## Task to carry out
Select the lines of the records containing the word "picture" and list them.
## START Data provided
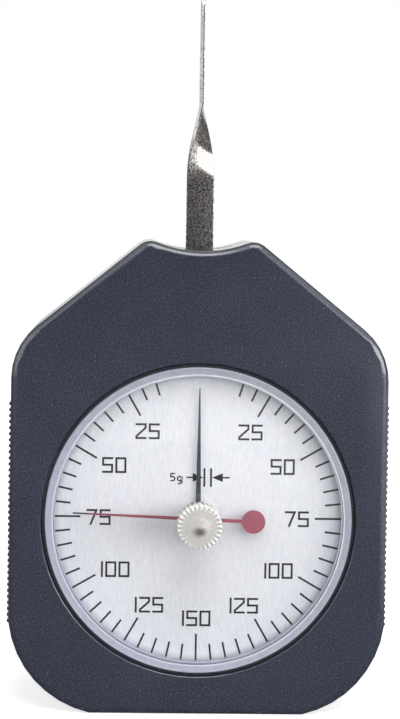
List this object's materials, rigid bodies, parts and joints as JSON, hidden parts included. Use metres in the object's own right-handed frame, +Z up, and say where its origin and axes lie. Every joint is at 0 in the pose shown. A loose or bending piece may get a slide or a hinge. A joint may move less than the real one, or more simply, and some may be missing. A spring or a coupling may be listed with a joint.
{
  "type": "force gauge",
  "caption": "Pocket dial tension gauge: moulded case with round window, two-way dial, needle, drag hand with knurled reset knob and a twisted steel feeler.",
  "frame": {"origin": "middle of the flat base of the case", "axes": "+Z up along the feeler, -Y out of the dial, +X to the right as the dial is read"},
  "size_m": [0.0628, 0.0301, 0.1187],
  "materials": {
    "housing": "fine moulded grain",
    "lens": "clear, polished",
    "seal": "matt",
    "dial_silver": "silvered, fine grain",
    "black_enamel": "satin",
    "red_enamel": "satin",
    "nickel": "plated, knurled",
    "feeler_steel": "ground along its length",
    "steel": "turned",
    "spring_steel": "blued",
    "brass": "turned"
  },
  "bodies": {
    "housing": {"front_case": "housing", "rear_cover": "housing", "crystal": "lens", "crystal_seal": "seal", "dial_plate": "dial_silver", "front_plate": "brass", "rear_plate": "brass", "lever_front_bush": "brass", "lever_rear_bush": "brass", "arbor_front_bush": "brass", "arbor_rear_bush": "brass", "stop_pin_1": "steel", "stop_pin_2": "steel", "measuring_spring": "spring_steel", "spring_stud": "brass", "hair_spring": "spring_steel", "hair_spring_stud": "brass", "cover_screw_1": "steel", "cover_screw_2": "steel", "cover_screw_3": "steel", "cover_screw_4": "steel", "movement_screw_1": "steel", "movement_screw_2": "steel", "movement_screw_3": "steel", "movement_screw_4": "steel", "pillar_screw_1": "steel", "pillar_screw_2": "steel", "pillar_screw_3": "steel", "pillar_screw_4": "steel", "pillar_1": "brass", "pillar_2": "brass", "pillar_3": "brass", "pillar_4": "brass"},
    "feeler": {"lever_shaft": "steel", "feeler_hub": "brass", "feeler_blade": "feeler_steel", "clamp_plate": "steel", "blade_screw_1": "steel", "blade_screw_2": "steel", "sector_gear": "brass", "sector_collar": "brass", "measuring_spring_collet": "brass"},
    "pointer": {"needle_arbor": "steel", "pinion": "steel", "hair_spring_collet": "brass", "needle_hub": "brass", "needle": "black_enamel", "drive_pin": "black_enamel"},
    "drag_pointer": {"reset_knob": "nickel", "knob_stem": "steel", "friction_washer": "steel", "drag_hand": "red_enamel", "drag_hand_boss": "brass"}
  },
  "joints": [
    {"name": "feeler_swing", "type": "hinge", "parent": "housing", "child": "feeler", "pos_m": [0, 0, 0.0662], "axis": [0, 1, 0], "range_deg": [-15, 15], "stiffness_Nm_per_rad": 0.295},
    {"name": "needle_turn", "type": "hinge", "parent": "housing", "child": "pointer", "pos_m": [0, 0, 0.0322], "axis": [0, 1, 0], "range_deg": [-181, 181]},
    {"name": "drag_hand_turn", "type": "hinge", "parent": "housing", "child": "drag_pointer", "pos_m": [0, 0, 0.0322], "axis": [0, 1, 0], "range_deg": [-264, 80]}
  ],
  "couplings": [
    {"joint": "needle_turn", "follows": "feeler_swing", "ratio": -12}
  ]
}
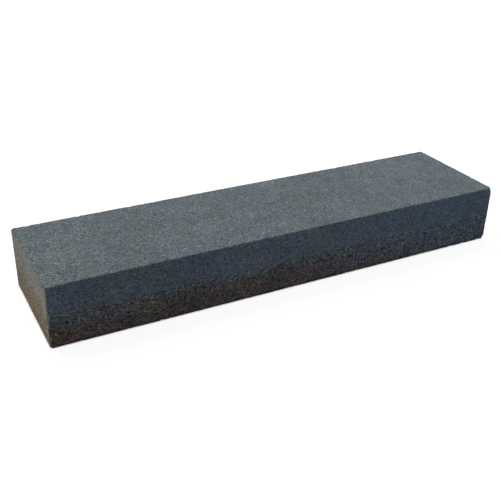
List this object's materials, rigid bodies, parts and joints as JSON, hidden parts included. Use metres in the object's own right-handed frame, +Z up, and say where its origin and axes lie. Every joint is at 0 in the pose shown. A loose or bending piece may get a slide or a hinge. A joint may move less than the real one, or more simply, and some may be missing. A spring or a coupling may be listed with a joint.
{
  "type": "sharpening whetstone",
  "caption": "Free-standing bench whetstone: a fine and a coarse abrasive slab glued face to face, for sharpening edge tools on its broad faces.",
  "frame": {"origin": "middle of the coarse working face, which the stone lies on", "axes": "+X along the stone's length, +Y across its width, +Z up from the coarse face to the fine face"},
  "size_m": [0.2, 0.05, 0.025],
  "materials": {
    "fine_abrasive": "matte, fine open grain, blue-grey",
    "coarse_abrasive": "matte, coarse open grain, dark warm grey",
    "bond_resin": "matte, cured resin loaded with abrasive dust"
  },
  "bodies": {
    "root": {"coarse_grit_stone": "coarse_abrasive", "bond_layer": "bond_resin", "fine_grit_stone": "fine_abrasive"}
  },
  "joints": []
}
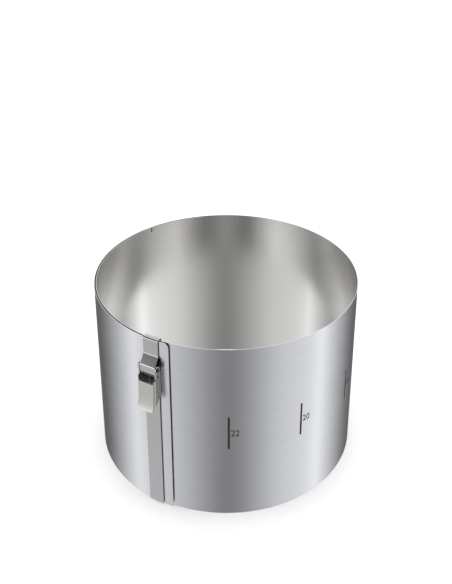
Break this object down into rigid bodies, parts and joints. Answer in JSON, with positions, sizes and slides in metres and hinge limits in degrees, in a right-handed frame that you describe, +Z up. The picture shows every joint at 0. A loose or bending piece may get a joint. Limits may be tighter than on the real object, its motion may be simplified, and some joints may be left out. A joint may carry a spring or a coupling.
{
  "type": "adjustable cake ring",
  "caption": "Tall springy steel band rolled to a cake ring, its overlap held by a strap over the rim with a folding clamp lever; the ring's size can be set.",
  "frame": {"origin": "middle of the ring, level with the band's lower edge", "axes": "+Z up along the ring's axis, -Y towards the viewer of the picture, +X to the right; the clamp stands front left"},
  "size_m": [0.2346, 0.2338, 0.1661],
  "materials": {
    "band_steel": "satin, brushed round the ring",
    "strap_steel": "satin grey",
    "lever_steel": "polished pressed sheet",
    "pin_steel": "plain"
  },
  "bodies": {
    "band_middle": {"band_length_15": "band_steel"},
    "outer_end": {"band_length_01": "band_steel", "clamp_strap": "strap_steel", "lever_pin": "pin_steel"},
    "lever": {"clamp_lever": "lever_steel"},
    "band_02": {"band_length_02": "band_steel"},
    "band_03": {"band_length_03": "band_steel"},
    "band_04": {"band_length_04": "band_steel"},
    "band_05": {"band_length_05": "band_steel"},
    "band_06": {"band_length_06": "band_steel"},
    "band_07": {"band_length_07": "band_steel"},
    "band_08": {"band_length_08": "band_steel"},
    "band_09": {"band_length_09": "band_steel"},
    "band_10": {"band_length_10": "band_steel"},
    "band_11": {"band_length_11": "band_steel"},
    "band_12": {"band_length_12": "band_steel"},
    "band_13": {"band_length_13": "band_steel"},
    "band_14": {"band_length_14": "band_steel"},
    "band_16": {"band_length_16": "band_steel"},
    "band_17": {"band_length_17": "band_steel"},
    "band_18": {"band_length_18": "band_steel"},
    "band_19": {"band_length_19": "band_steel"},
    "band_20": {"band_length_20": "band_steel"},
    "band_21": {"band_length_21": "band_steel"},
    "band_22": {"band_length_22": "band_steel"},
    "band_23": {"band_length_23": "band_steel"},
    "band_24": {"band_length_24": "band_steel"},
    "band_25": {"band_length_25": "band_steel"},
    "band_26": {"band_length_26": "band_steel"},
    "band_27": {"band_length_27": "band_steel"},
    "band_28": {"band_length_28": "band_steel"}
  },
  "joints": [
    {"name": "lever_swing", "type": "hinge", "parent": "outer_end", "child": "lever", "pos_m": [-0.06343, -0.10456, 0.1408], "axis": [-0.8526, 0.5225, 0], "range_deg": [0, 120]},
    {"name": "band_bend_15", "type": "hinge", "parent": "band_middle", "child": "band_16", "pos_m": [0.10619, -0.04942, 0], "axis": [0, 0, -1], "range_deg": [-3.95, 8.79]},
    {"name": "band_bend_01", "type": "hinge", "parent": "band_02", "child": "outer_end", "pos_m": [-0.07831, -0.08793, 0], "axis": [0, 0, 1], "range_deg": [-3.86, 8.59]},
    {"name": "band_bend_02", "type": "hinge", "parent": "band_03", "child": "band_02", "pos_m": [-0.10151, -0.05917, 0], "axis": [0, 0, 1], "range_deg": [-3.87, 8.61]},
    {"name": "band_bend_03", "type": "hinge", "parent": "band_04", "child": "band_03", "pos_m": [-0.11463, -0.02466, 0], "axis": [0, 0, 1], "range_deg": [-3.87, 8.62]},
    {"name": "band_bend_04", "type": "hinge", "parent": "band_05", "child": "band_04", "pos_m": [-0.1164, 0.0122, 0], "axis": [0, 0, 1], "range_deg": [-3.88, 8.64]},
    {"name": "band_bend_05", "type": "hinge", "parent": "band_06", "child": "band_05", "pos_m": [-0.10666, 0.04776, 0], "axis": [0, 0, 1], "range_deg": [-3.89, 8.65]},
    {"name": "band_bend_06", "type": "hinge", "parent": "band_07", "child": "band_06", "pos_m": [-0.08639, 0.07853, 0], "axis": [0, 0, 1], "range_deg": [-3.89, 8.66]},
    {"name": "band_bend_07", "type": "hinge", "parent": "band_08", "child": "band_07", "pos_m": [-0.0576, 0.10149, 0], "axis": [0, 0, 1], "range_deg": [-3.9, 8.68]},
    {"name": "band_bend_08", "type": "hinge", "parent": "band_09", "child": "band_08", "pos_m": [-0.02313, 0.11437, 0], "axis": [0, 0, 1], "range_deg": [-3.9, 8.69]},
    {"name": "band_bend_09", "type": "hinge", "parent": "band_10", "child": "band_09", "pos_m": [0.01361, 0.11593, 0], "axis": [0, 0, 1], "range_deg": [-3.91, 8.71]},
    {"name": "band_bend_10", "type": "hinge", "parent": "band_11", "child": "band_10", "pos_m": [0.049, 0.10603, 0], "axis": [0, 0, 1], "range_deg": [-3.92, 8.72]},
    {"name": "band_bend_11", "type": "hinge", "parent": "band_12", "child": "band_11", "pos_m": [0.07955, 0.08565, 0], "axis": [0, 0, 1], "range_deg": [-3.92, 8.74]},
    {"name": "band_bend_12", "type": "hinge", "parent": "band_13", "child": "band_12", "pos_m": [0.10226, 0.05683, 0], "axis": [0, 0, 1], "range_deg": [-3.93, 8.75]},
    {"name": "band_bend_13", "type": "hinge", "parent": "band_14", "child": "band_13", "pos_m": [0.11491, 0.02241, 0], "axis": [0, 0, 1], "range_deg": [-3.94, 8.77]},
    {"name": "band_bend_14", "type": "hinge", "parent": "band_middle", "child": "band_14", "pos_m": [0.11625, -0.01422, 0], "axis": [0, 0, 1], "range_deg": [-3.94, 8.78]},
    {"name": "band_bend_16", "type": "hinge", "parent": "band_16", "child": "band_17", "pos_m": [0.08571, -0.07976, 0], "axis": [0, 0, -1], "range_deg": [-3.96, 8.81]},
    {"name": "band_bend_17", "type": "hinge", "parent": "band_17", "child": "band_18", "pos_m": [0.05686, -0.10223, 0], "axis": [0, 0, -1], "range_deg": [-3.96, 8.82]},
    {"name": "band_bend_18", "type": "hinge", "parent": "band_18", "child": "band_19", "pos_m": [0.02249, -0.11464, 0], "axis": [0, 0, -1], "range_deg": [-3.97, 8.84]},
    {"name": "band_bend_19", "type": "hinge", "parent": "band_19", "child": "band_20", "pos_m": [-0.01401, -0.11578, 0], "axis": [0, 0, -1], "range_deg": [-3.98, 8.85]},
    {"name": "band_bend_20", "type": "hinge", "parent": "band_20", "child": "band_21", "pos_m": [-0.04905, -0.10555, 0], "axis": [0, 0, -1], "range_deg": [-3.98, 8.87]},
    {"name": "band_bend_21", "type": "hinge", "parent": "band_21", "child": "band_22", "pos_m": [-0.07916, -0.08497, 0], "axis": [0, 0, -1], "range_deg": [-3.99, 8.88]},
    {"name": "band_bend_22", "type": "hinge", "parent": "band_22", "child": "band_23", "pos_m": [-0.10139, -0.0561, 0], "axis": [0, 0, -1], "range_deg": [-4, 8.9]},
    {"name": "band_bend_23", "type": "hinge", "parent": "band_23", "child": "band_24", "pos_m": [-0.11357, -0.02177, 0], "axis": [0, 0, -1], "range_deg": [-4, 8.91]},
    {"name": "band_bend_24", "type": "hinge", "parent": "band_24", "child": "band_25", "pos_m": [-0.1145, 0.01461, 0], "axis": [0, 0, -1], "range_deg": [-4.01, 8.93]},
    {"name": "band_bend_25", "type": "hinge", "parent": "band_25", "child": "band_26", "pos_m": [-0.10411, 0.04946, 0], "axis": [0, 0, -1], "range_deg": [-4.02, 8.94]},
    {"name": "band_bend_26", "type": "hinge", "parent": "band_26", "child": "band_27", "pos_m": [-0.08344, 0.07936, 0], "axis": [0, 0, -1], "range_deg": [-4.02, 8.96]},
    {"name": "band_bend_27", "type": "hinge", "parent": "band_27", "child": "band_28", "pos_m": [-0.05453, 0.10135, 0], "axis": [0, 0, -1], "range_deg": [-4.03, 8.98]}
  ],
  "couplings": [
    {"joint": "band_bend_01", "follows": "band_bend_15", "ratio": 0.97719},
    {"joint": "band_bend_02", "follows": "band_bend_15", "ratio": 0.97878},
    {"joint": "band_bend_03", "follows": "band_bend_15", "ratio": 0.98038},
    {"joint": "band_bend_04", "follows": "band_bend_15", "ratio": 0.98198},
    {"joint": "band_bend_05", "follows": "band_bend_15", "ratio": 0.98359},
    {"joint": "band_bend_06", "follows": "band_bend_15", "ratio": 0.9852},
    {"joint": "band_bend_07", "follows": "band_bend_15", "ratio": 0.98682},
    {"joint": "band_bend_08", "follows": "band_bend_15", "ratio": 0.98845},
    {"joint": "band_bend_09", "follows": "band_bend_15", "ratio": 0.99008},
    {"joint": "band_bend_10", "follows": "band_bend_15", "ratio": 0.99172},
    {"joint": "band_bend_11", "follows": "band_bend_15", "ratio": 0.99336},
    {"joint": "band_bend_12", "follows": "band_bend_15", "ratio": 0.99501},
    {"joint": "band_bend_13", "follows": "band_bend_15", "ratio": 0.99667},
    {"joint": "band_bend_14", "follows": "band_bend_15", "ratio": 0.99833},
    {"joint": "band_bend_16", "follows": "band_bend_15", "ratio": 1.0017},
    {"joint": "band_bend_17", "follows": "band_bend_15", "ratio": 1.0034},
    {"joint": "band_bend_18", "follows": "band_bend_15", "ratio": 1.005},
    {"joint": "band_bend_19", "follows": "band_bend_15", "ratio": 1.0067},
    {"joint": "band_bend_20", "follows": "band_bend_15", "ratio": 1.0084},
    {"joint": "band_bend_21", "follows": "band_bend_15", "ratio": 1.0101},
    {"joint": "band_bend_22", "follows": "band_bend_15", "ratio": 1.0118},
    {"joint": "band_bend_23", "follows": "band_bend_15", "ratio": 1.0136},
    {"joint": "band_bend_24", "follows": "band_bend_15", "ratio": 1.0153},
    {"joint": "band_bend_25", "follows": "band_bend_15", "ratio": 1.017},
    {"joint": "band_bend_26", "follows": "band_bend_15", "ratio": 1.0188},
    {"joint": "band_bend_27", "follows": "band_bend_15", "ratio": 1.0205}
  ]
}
## END Data provided
## Correct result
Break this object down into rigid bodies, parts and joints. Answer in JSON, with positions, sizes and slides in metres and hinge limits in degrees, in a right-handed frame that you describe, +Z up. The picture shows every joint at 0. A loose or bending piece may get a joint. Limits may be tighter than on the real object, its motion may be simplified, and some joints may be left out. A joint may carry a spring or a coupling.
  "frame": {"origin": "middle of the ring, level with the band's lower edge", "axes": "+Z up along the ring's axis, -Y towards the viewer of the picture, +X to the right; the clamp stands front left"},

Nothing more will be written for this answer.